Al Wahda Mall
- Location: Abu Dhabi, United Arab Emirates
- Coordinates: 24°28′13″N 54°22′22″E﻿ / ﻿24.47028°N 54.37278°E
- Opened: 5 June 2007; 19 years ago
- Management: Siddharth Khanna
- Floors: 4 (according to floor plan)
- Parking: 4,000 spaces
- Website: https://alwahda-mall.com/

= Al Wahda Mall =

Shopping center in Abu Dhabi, United Arab Emirates

Al Wahda Mall (Arabic: الوحدة مول) is a shopping center located in Abu Dhabi, United Arab Emirates. Opened on 5 June 2007, this mall is owned by Al Wahda Sports Club, Abu Dhabi, and managed by Lulu Group International. It is located along Old Airport Road (Sheikh Rashid Bin Saeed Street) near Hazza' Bin Zayed The First Street.

== About ==
As of 2023, this mall has a size of 3.3 million square feet (307,000 square meters) in total area, with over 480 brand stores, and over 20 million visits annually.

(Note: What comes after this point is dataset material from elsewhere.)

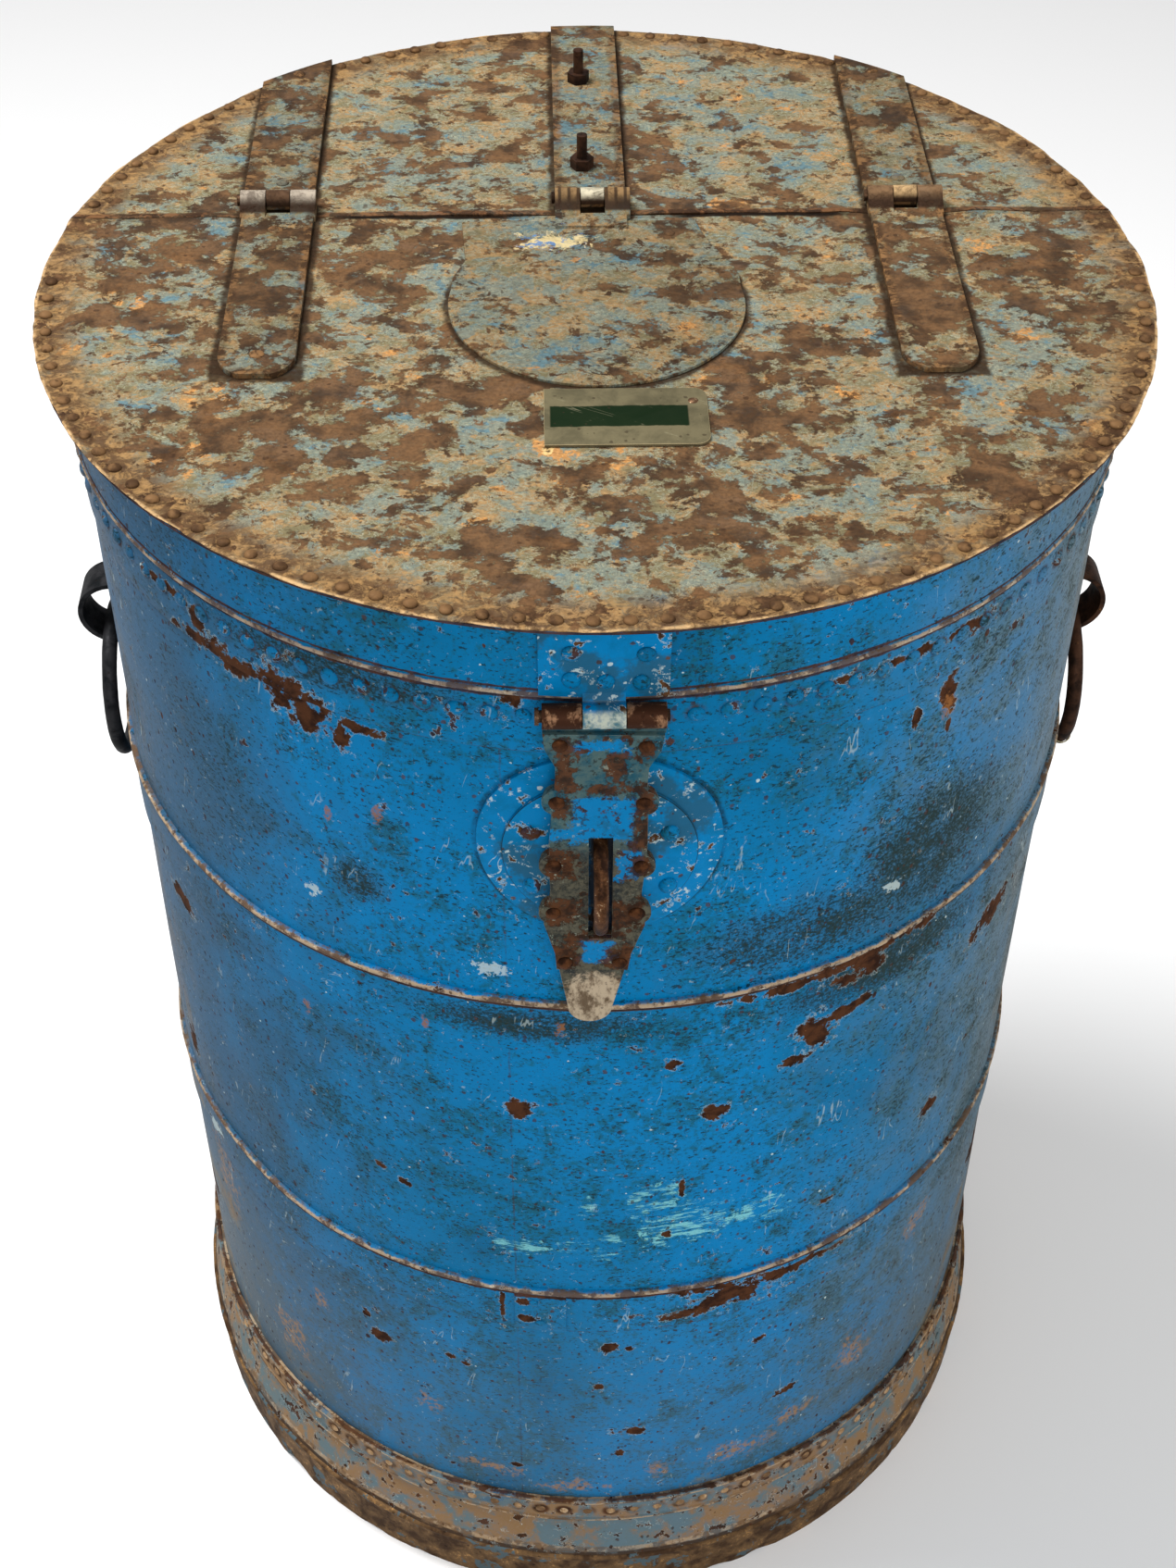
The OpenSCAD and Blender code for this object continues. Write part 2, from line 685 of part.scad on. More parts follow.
// Skirt strip with a flange turned out under the lid's edge and a wired lower edge
module lid_skirt() {
    wire_r = 2;
    color(sheet) difference() {
        intersection() {
            union() {
                hoop(skirt_r, skirt_t, skirt_z, skirt_h - top_t);
                hoop(flange_r, flange_r - skirt_in, flange_z, flange_t);
                difference() {
                    translate([0, 0, skirt_z + wire_r]) rotate_extrude($fn = 180)
                        translate([skirt_r - 0.6, 0]) circle(r = wire_r, $fn = 16);
                    translate([0, 0, skirt_z - 5]) cylinder(r = skirt_in, h = 15, $fn = 180);
                    difference() {
                        front_slab(hanger_half_w + 1, skirt_z - 5, 20);
                        translate([0, 0, skirt_z - 6]) cylinder(r = skirt_r, h = 22, $fn = 180);
                    }
                }
            }
            before(skirt_end_y, skirt_z - 10, skirt_h + 20);
        }
        rim_holes(lid_rim_angles);
        hanger_holes();
    }
}

module lid_rim_rivets() { rim_rivets(lid_rim_angles); }

// Round plate with a wide tab to the middle hinge
module centre_plate() {
    color(patina) difference() {
        union() {
            translate([0, centre_disc_y, drum_h]) cylinder(r = centre_disc_r, h = centre_t, $fn = 140);
            translate([0, 0, drum_h]) linear_extrude(centre_t) polygon(centre_tab);
            translate([-knuckle_half, hinge_y - 26, drum_h]) cube([strap_w, 14, strap_t]);
            lid_leaf_knuckles(0);
        }
        pin_bore(0);
        centre_rivet_holes(base_rivet[2] + hole_gap);
    }
}
module centre_plate_rivets() {
    color(dark) for (s = [-1, 1]) translate([s * 42, 43, drum_h + centre_t]) rivet(base_rivet, centre_t + top_t);
}

module lid_strap(x) {
    round_r = strap_w / 2 - 2;
    color(dark) difference() {
        union() {
            translate([0, 0, drum_h]) linear_extrude(strap_t) {
                translate([x - strap_w / 2, hinge_y - strap_reach + round_r])
                    square([strap_w, strap_reach - round_r - 9]);
                translate([x, hinge_y - strap_reach + round_r]) intersection() {
                    circle(r = strap_w / 2, $fn = 64);
                    translate([-strap_w / 2, -round_r]) square([strap_w, round_r + 1]);
                }
            }
            lid_leaf_knuckles(x);
        }
        pin_bore(x);
        lid_strap_holes(strap_rivet[2] + hole_gap);
    }
}
module lid_strap_left() { lid_strap(-strap_x); }
module lid_strap_right() { lid_strap(strap_x); }

module lid_strap_rivets() {
    color(rust) for (x = [-strap_x, strap_x], y = strap_bumps)
        translate([x, y, drum_h + strap_t]) rivet(strap_rivet, strap_t + top_t);
}

tag_t = 1.2;
tag_round = 7;
// Blank plate with square corners on the left and round ones on the right
module tag_plate() {
    color("darkkhaki") translate([tag_x - tag_w / 2, tag_y - tag_d / 2, drum_h]) difference() {
        linear_extrude(tag_t) union() {
            square([tag_w - tag_round, tag_d]);
            translate([0, tag_round]) square([tag_w, tag_d - 2 * tag_round]);
            for (y = [tag_round, tag_d - tag_round]) translate([tag_w - tag_round, y]) circle(r = tag_round, $fn = 40);
        }
        translate([-tag_x + tag_w / 2, -tag_y + tag_d / 2, -drum_h]) tag_bore(1.6);
    }
}
module tag_pin() {
    color(dark) translate([tag_hole[0], tag_hole[1], drum_h + tag_t]) rivet([2.6, 0.9, 1.5], tag_t + top_t);
}

// ---- Hasp ----

module hasp_barrel(x0, x1, r) {
    translate([hasp_x + x0, hasp_axis_y, hasp_axis_z]) rotate([0, 90, 0]) cylinder(r = r, h = x1 - x0, $fn = 48);
}

// Plate on the skirt, its tongue rolled into the middle knuckle
module hasp_hanger() {
    front_y = -skirt_r - hanger_t;
    color(sheet) difference() {
        union() {
            intersection() {
                hoop(skirt_r + hanger_t, hanger_t, drum_h - hanger_low_drop, hanger_low_drop - hanger_top_drop);
                front_slab(hanger_half_w, skirt_z, skirt_h);
            }
            difference() {
                translate([hasp_x - hanger_knuckle_half, 0, hasp_axis_z]) rotate([90, 0, 90])
                    linear_extrude(2 * hanger_knuckle_half) polygon([
                        [front_y + 2.9, 9], [front_y, 9], [front_y - 1.6, hasp_knuckle_r - 0.7],
                        [hasp_axis_y, hasp_knuckle_r - 0.4], [hasp_axis_y, 0], [front_y + 0.8, -1],
                        [front_y + 2.9, 3]
                    ]);
                translate([0, 0, skirt_z - skirt_h]) cylinder(r = skirt_r, h = 2 * skirt_h, $fn = 180);
            }
            hasp_barrel(-hanger_knuckle_half, hanger_knuckle_half, hasp_knuckle_r);
        }
        hasp_barrel(-2 * hasp_half_w, 2 * hasp_half_w, hasp_pin_r + pin_gap);
        hanger_holes();
    }
}

module hasp_hanger_rivets() {
    color(dark) for (p = hanger_rivet_places)
        outward(across(hasp_x + p[0], skirt_r), skirt_r + hanger_t, drum_h - p[1])
            rivet(hanger_rivet, hanger_t + skirt_t, 0);
}

module hasp_pin() {
    color(rust) {
        hasp_barrel(-hasp_half_w - 1.5, hasp_half_w + 1.5, hasp_pin_r);
        hasp_barrel(-hasp_half_w - 3.4, -hasp_half_w - 1.4, hasp_pin_r + 1.2);
    }
}

// Runs its child from a front view (X across, Y up from the pin) into a plate of the hasp
module hasp_sheet(back_y, lean) {
    translate([hasp_x, back_y, hasp_axis_z]) rotate([90, 0, 0]) linear_extrude(hasp_t) rotate([0, 0, lean]) children();
}

slot_half = staple_bar_r + 2.3;
slot_top = staple_z + staple_pitch / 2 + staple_bar_r + 5.5;
slot_low = staple_z - staple_pitch / 2 - staple_bar_r - 4.5;
module hasp_slot() {
    translate([staple_x - slot_half, hasp_front_y - cut, slot_low])
        cube([2 * slot_half, 2 * hasp_t + 2 * cut, slot_top - slot_low]);
}
module hasp_rivet_bores() {
    translate([hasp_x, hasp_front_y - cut, hasp_axis_z]) rotate([0, hasp_lean, 0])
        for (p = hasp_rivet_rows, s = [-1, 1])
            translate([s * p[1], 0, p[0]]) rotate([-90, 0, 0])
                cylinder(r = base_rivet[2] + hole_gap, h = 2 * hasp_t + 2 * cut, $fn = 20);
}

shoulder = -hasp_knuckle_r - 1;      // top of the hasp's sheets, below the middle knuckle
hasp_neck = hasp_half_w - 7.4;       // both sheets between their lobes
hasp_lobe_r = 8.2;                   // a lobe of the outer sheet, round a rivet

// Round lobes at the three middle pairs of rivets
module hasp_lobes(back_y, r) {
    for (i = [1 : 3], s = [-1, 1])
        hasp_sheet(back_y, -hasp_lean)
            translate([s * (hasp_rivet_rows[i][1] - 1), hasp_rivet_rows[i][0]]) circle(r = r, $fn = 40);
}

// Inner strap with the two outer knuckles and the bare rounded tip
module hasp_strap() {
    tip_r = 11.5;
    tip_z = -hasp_len + tip_r;
    color(rust) difference() {
        union() {
            for (s = [-1, 1]) {
                a = min(s * (hanger_knuckle_half + side_gap), s * hasp_half_w);
                w = hasp_half_w - hanger_knuckle_half - side_gap;
                hasp_barrel(a, a + w, hasp_knuckle_r);
                hasp_sheet(hasp_back_y, 0) translate([a, shoulder - 4]) square([w, -shoulder + 4]);
            }
            hasp_sheet(hasp_back_y, -hasp_lean) polygon([
                [-hasp_half_w + 0.4, shoulder], [hasp_half_w - 0.4, shoulder], [hasp_half_w - 3.5, -20],
                [hasp_neck, -31], [hasp_neck, -148], [18.6, -166], [14.5, -188], [tip_r, tip_z],
                [-tip_r, tip_z], [-14.5, -188], [-18.6, -166], [-hasp_neck, -148], [-hasp_neck, -31],
                [-hasp_half_w + 3.5, -20]
            ]);
            hasp_lobes(hasp_back_y, hasp_lobe_r - 0.8);
            hasp_sheet(hasp_back_y, -hasp_lean) translate([0, tip_z]) circle(r = tip_r, $fn = 48);
        }
        hasp_barrel(-2 * hasp_half_w, 2 * hasp_half_w, hasp_pin_r + pin_gap);
        hasp_slot();
        hasp_rivet_bores();
    }
}

// Scalloped outer plate, a lobe at each pair of rivets
module hasp_overlay() {
    front = hasp_back_y - hasp_t;
    color(sheet) difference() {
        union() {
            hasp_sheet(front, -hasp_lean) polygon([
                [-hasp_half_w + 0.4, -9.5], [hasp_half_w - 0.4, -9.5], [27.5, -19], [22.2, -30], [22, -40],
                [23.6, -68], [24, -80], [23.2, -106], [22.6, -116], [25.5, -138], [19.4, -160],
                [18.2, -172], [-18.2, -172], [-19.4, -160], [-25.5, -138], [-22.6, -116],
                [-23.2, -106], [-24, -80], [-23.6, -68], [-22, -40], [-22.2, -30], [-27.5, -19]
            ]);
            hasp_lobes(front, hasp_lobe_r);
        }
        hasp_slot();
        hasp_rivet_bores();
    }
}

module hasp_rivets() {
    color(rust) translate([hasp_x, hasp_front_y, hasp_axis_z]) rotate([0, hasp_lean, 0])
        for (p = hasp_rivet_rows, s = [-1, 1])
            translate([s * p[1], 0, p[0]]) rotate([90, 0, 0]) rivet([4.2, 2, base_rivet[2]], 2 * hasp_t, 0);
}

body_shell();
mouth_ring();
collar_band();
collar_rivets();
upper_hoop();
lower_hoop();
lower_hoop_rivets();
base_hoop();
base_rivets();
base_skirt();
base_skirt_rivets();
foot_ring();
bottom_head();
rear_top_plate();
rear_rim_angle();
rear_rim_rivets();
rear_strap_left();
rear_strap_middle();
rear_strap_right();
rear_strap_rivets();
strap_bolts();
strap_nuts();
hinge_pins();
handle_eye_left();
handle_eye_right();
handle_eye_rivets();
staple_plate_outer();
staple_plate_inner();
staple_plate_rivets();
staple();
lid_plate();
lid_skirt();
lid_rim_rivets();
centre_plate();
centre_plate_rivets();
lid_strap_left();
lid_strap_right();
lid_strap_rivets();
tag_plate();
tag_pin();
hasp_hanger();
hasp_hanger_rivets();
hasp_pin();
hasp_strap();
hasp_overlay();
hasp_rivets();
ring_left();
ring_right();
ring_binding();
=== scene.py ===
import math
import bpy
import bmesh
from mathutils import Matrix, Vector, noise


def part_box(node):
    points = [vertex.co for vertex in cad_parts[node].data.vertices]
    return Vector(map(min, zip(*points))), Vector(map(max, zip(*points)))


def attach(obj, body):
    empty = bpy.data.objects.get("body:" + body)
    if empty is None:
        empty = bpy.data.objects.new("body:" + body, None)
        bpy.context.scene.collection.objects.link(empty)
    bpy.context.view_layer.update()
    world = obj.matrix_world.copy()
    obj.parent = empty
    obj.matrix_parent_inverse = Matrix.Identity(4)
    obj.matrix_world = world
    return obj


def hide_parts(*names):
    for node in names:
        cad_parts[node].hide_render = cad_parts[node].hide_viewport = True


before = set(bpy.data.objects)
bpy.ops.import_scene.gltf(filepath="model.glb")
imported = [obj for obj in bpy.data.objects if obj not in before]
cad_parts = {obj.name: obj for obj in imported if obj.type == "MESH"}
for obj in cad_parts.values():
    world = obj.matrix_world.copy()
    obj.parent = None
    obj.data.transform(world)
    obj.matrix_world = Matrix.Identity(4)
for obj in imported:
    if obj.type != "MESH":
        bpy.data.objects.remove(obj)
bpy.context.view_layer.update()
print("frame loaded:", len(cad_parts), "CAD nodes")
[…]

This mall also holds many awards, such as "Best Shopping Mall in Abu Dhabi”, multiple Gold & Silver Awards, etc. Apart from that, Grand Millennium, a 5-star hotel, is connected directly to and from the mall.

== Extension ==
The mall's extension opened publicly on 5 September 2012, with more than 200 stores newly opened and after leasing more than 90% of retail space. From its appearance, it's a separate building with another valet parking below the main sky bridge that connects the two buildings. The main sky bridge contains some shops and most of the floors.

== Fire ==
In April 2025, at approximately 4:00pm, a fire broke out on the mall premises. It was brought under control by teams from Abu Dhabi Police and the Civil Defence Authority.

No injuries were reported. Cooling and smoke removal operations were completed, and after an investigation it was reported to have been caused by an electrical fault, a transformer overload.